Whither
Digital Natives?
Rumor has it that the nature of human thinking is
changing. As Nicholas Carr puts it in Is Google
Making Us Stupid? What the Internet is Doing to Our Brains, "Over
the past few years I've had an uncomfortable sense that someone, or something,
has been tinkering with my brain, remapping the neural circuitry, reprogramming
the memory." An unsettling idea, and yet, it does make sense.
The human brain is fairly plastic, after all, reacting constantly to its
environment, creating neural pathways as necessary to process stimuli. The
brain has apparently been tweaking itself throughout human history; the hoe,
the wheel, the clock, the book, the assembly line, television have all (in
conjunction with the physical activity they require and the social adaptations
they generate) changed the ways we interact with our environment, probably
rewiring our brains in the process.
Marc Prensky is convinced that young
people are beginning to think differently, and anecdotal evidence suggests that
all of us are adjusting in ways large, small, exhilarating and daunting, to
changes wrought by the Internet and related tools. The question on my mind is whether young people have any need
during this sea change for the guidance of their elders.
Let's assume for the purposes of this post that
current technology is indeed changing our ways of accessing and processing
information. Let's also accept Prensky's broad division of people into "digital
immigrants" who were born before the advent of the Internet, and
"digital natives" who know only a wired, always-connected
world. We have probably all observed that digital immigrants can be quick
to throw up their hands and abandon the field to the native young, who are
considered uniquely qualified to cope with the new technologies and the social
changes they spawn. They--and by that I mean "we"--may bewail the
new order, but we accept as given that "our" world is passing away
and "their" world is taking over. This is not so different from
the situation of real world immigrants and their native-born children.

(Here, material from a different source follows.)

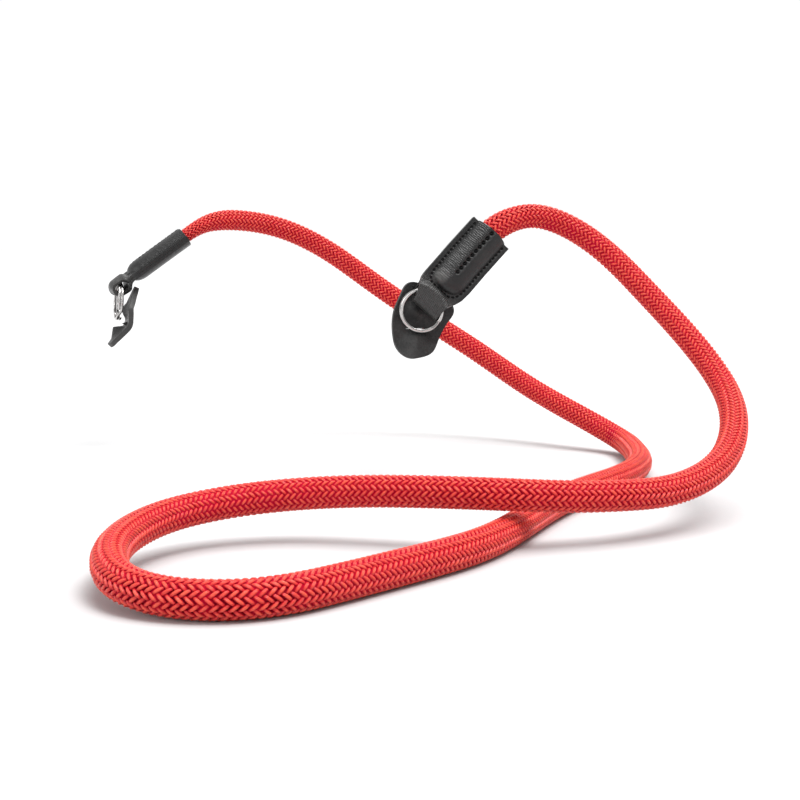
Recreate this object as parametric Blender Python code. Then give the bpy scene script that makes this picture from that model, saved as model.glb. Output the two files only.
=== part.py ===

The adult generation often responds to language and competency challenges by
withdrawing from the fray, leaving the young folks on their own to navigate the
new world.
But what might happen if we immigrants refuse to
recede into the background, and instead
summon the courage to stay engaged, to
discern which values from the old world need to be integrated into the new
world, and resist being intimidated by the new culture, even though we have
funny accents, feel awkward, and stumble around a lot? The more I observe
this remarkable period of change we're living through, the more I believe that
younger people badly need the older generation's help in making sense of the
mind-boggling technical tools and possibilities that are their unavoidable
future.
Digital natives know how to push buttons; they
are fearless in the face of new gadgets, and they can type very fast with their
thumbs. But recent reports indicate that their information literacy has
not improved with greater access to technology, and that young people have
"unsophisticated mental maps of what the internet is, often failing to
appreciate that it is a collection of networked resources from different
providers." (p 12) They generally do not know how to access the
"deep web" beyond Google, are unaware that peer-reviewed literature
offers a way out of the morass of opinion masquerading as fact on the Web, and
they are frighteningly unskilled in knowing how to evaluate the validity of an
information source.
A 4th grade teacher I know says
despairingly that the majority of her students believe that the Apollo moon
landing was faked because they "read
it on the Internet," yet the curriculum she is tied to allows scant time for
teaching them how to distinguish fact from loony, but footnoted, fiction. Schools are making sure that students can
fill in the bubbles on standardized tests, hoping they will get more answers "right" than "wrong." If they were not withdrawn from reality, schools
would be ensuring, instead, that students knew how to collaborate in
international project teams, could convey a clear message in 140 characters or
less, were able to assess a Wikipedia article and edit it online if it failed
to meet academic standards, could effectively skim text for content, and could
efficiently use handheld devices for mapping, communications and multimedia
projects rather than having their cell phones banned in the classroom.
Digital immigrants have a wide range of vital
skills to convey to their younger colleagues and offspring, from the tenets of
civil discourse and the fundamentals of critical thinking, to the ability to
assess the relevance, accuracy and authority of source data. If young people
are going to thrive in a world that is still quite unimaginable to all of us,
then they will need to be highly creative, able to rapidly master new tools
while dealing effectively with a limitless flow of information through skilled
collaboration with others across space and time. As things stand, they
are pretty much educating themselves in these areas, with predictably limited
results. Despite their energy and creative potential and willingness to
forge ahead into the future, young people are not prepared for the new
world. They need the rest of us to jump in, remain engaged, learn what we
can, teach what we know, and contribute as much as possible of our world's
wisdom and its "best practices" to their efforts.